PROBLEM DESCRIPTION:
Give the number of lines that include the word "joints", and nothing else.

DATA PROVIDED:
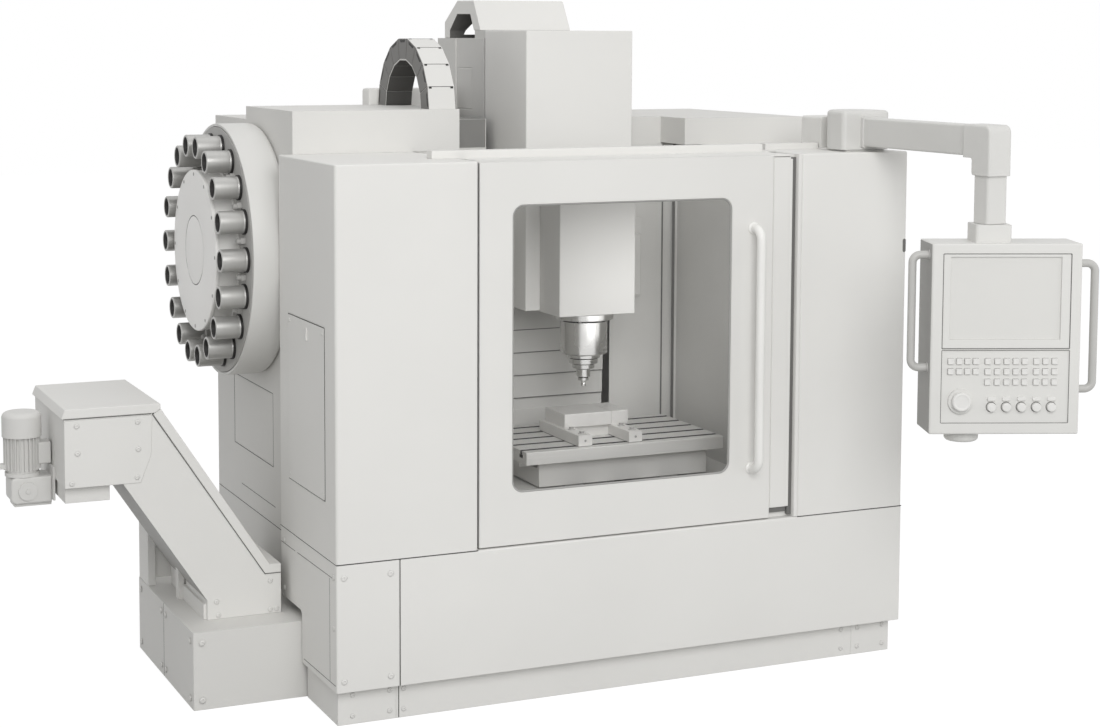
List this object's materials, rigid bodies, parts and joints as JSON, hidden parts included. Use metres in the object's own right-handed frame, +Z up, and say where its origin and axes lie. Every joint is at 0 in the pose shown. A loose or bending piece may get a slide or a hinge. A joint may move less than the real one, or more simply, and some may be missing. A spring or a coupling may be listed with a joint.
{
  "type": "cnc machining center",
  "caption": "Enclosed vertical machining center with a sliding door, T-slotted table, travelling head, side tool magazine, chip conveyor and swinging operator panel.",
  "frame": {"origin": "on the floor, under the middle of the machine's own footprint without the conveyor, tank and panel", "axes": "+X to the operator's right along the front, +Y from the front to the back, +Z up"},
  "size_m": [3.7681, 2.7797, 2.724],
  "materials": {
    "painted_sheet": "matte warm off-white paint on sheet steel",
    "chamber_sheet": "matte light grey sheet lining",
    "casting": "painted iron casting, matte",
    "table_iron": "ground grey iron",
    "machined_steel": "turned and ground steel, satin",
    "aluminium_billet": "milled light metal, matte",
    "motor_paint": "matte light grey paint",
    "window_glass": "clear safety pane",
    "screen_glass": "smooth light grey pane",
    "handle_metal": "satin light grey",
    "chain_plastic": "matte moulded links",
    "key_plastic": "matte moulded keys"
  },
  "bodies": {
    "machine_frame": {"bed_casting": "casting", "base_casing": "painted_sheet", "base_skirt": "painted_sheet", "left_cabinet": "painted_sheet", "side_service_panel": "painted_sheet", "right_cabinet": "painted_sheet", "front_frame": "painted_sheet", "chamber_liner": "chamber_sheet", "work_lamp": "screen_glass", "rear_housing": "painted_sheet", "column": "casting", "column_hood": "painted_sheet", "z_rails": "machined_steel", "y_rails": "machined_steel", "magazine_housing": "painted_sheet", "coolant_tank": "painted_sheet", "conveyor_trough": "painted_sheet", "conveyor_incline_lid": "painted_sheet", "conveyor_head_lid": "painted_sheet", "conveyor_belt": "machined_steel", "gear_motor": "motor_paint", "gearbox": "motor_paint", "arm_bracket": "painted_sheet", "y_motor": "motor_paint", "z_motor": "motor_paint"},
    "door": {"door_panel": "painted_sheet", "door_glass": "window_glass", "door_handle": "handle_metal"},
    "saddle": {"saddle": "casting", "x_motor": "motor_paint"},
    "table": {"table": "table_iron", "x_rails": "machined_steel", "workpiece": "aluminium_billet", "work_clamps": "machined_steel"},
    "x_screw": {"x_ball_screw": "machined_steel"},
    "y_screw": {"y_ball_screw": "machined_steel"},
    "z_screw": {"z_ball_screw": "machined_steel"},
    "head": {"head_casing": "painted_sheet", "head_casting": "casting", "spindle_sleeve": "machined_steel"},
    "spindle": {"spindle_shaft": "machined_steel", "tool_holder": "machined_steel"},
    "cover_slat_1": {"way_cover_1": "chamber_sheet"},
    "cover_slat_2": {"way_cover_2": "chamber_sheet"},
    "cover_slat_3": {"way_cover_3": "chamber_sheet"},
    "cover_slat_4": {"way_cover_4": "chamber_sheet"},
    "energy_chain": {"cable_chain": "chain_plastic"},
    "carousel": {"carousel": "machined_steel", "carousel_cover": "painted_sheet"},
    "belt_shaft": {"conveyor_shaft": "machined_steel"},
    "arm": {"pendant_arm": "painted_sheet"},
    "panel": {"panel_housing": "painted_sheet", "panel_screen": "screen_glass", "key_set": "key_plastic"},
    "button_1": {"push_button_1": "key_plastic"},
    "button_2": {"push_button_2": "key_plastic"},
    "button_3": {"push_button_3": "key_plastic"},
    "button_4": {"push_button_4": "key_plastic"},
    "button_5": {"push_button_5": "key_plastic"},
    "dial": {"jog_dial": "key_plastic"}
  },
  "joints": [
    {"name": "door_slide", "type": "slide", "parent": "machine_frame", "child": "door", "axis": [1, 0, 0], "range_m": [-0.55, 0]},
    {"name": "y_slide", "type": "slide", "parent": "machine_frame", "child": "saddle", "axis": [0, 1, 0], "range_m": [-0.25, 0.08]},
    {"name": "x_slide", "type": "slide", "parent": "saddle", "child": "table", "axis": [1, 0, 0], "range_m": [-0.25, 0.1]},
    {"name": "z_slide", "type": "slide", "parent": "machine_frame", "child": "head", "axis": [0, 0, 1], "range_m": [-0.08, 0.3]},
    {"name": "x_screw_turn", "type": "hinge", "parent": "saddle", "child": "x_screw", "pos_m": [-0.2175, -0.27, 0.8], "axis": [1, 0, 0], "range_deg": [-2000, 4600]},
    {"name": "y_screw_turn", "type": "hinge", "parent": "machine_frame", "child": "y_screw", "pos_m": [0.1475, -0.67, 0.66], "axis": [0, 1, 0], "range_deg": [-1600, 4600]},
    {"name": "z_screw_turn", "type": "hinge", "parent": "machine_frame", "child": "z_screw", "pos_m": [0.0595, 0.142, 1.56], "axis": [0, 0, 1], "range_deg": [-5600, 1600]},
    {"name": "spindle_turn", "type": "hinge", "parent": "head", "child": "spindle", "pos_m": [0.0595, -0.3, 1.25], "axis": [0, 0, 1], "continuous": true},
    {"name": "cover_slide_1", "type": "slide", "parent": "machine_frame", "child": "cover_slat_1", "axis": [0, 0, 1], "range_m": [-0.066, 0.242]},
    {"name": "cover_slide_2", "type": "slide", "parent": "machine_frame", "child": "cover_slat_2", "axis": [0, 0, 1], "range_m": [-0.05, 0.182]},
    {"name": "cover_slide_3", "type": "slide", "parent": "machine_frame", "child": "cover_slat_3", "axis": [0, 0, 1], "range_m": [-0.034, 0.122]},
    {"name": "cover_slide_4", "type": "slide", "parent": "machine_frame", "child": "cover_slat_4", "axis": [0, 0, 1], "range_m": [-0.018, 0.062]},
    {"name": "chain_lift", "type": "slide", "parent": "machine_frame", "child": "energy_chain", "axis": [0, 0, 1], "range_m": [-0.042, 0.152]},
    {"name": "carousel_turn", "type": "hinge", "parent": "machine_frame", "child": "carousel", "pos_m": [-1.3405, 0.306, 1.68], "axis": [1, 0, 0], "continuous": true},
    {"name": "belt_shaft_turn", "type": "hinge", "parent": "machine_frame", "child": "belt_shaft", "pos_m": [-1.85707, -0.0475, 1.02865], "axis": [0, 1, 0], "continuous": true},
    {"name": "arm_swing", "type": "hinge", "parent": "machine_frame", "child": "arm", "pos_m": [1.0945, -0.76, 2.107], "axis": [0, 0, 1], "range_deg": [-40, 80]},
    {"name": "panel_turn", "type": "hinge", "parent": "arm", "child": "panel", "pos_m": [1.0945, -1.648, 1.872], "axis": [0, 0, 1], "range_deg": [-60, 60]},
    {"name": "button_press_1", "type": "slide", "parent": "panel", "child": "button_1", "axis": [0.3746, 0.9272, 0], "range_m": [0, 0.005], "stiffness_N_per_m": 400, "springref_m": -0.001},
    {"name": "button_press_2", "type": "slide", "parent": "panel", "child": "button_2", "axis": [0.3746, 0.9272, 0], "range_m": [0, 0.005], "stiffness_N_per_m": 400, "springref_m": -0.001},
    {"name": "button_press_3", "type": "slide", "parent": "panel", "child": "button_3", "axis": [0.3746, 0.9272, 0], "range_m": [0, 0.005], "stiffness_N_per_m": 400, "springref_m": -0.001},
    {"name": "button_press_4", "type": "slide", "parent": "panel", "child": "button_4", "axis": [0.3746, 0.9272, 0], "range_m": [0, 0.005], "stiffness_N_per_m": 400, "springref_m": -0.001},
    {"name": "button_press_5", "type": "slide", "parent": "panel", "child": "button_5", "axis": [0.3746, 0.9272, 0], "range_m": [0, 0.005], "stiffness_N_per_m": 400, "springref_m": -0.001},
    {"name": "dial_turn", "type": "hinge", "parent": "panel", "child": "dial", "pos_m": [0.9411, -1.70466, 1.215], "axis": [0.3746, 0.9272, 0], "continuous": true}
  ],
  "couplings": [
    {"joint": "x_screw_turn", "follows": "x_slide", "rad_per_m": -314.16},
    {"joint": "y_screw_turn", "follows": "y_slide", "rad_per_m": -314.16},
    {"joint": "z_screw_turn", "follows": "z_slide", "rad_per_m": -314.16},
    {"joint": "cover_slide_1", "follows": "z_slide", "ratio": 0.8},
    {"joint": "cover_slide_2", "follows": "z_slide", "ratio": 0.6},
    {"joint": "cover_slide_3", "follows": "z_slide", "ratio": 0.4},
    {"joint": "cover_slide_4", "follows": "z_slide", "ratio": 0.2},
    {"joint": "chain_lift", "follows": "z_slide", "ratio": 0.5}
  ]
}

THE OUTPUT:
2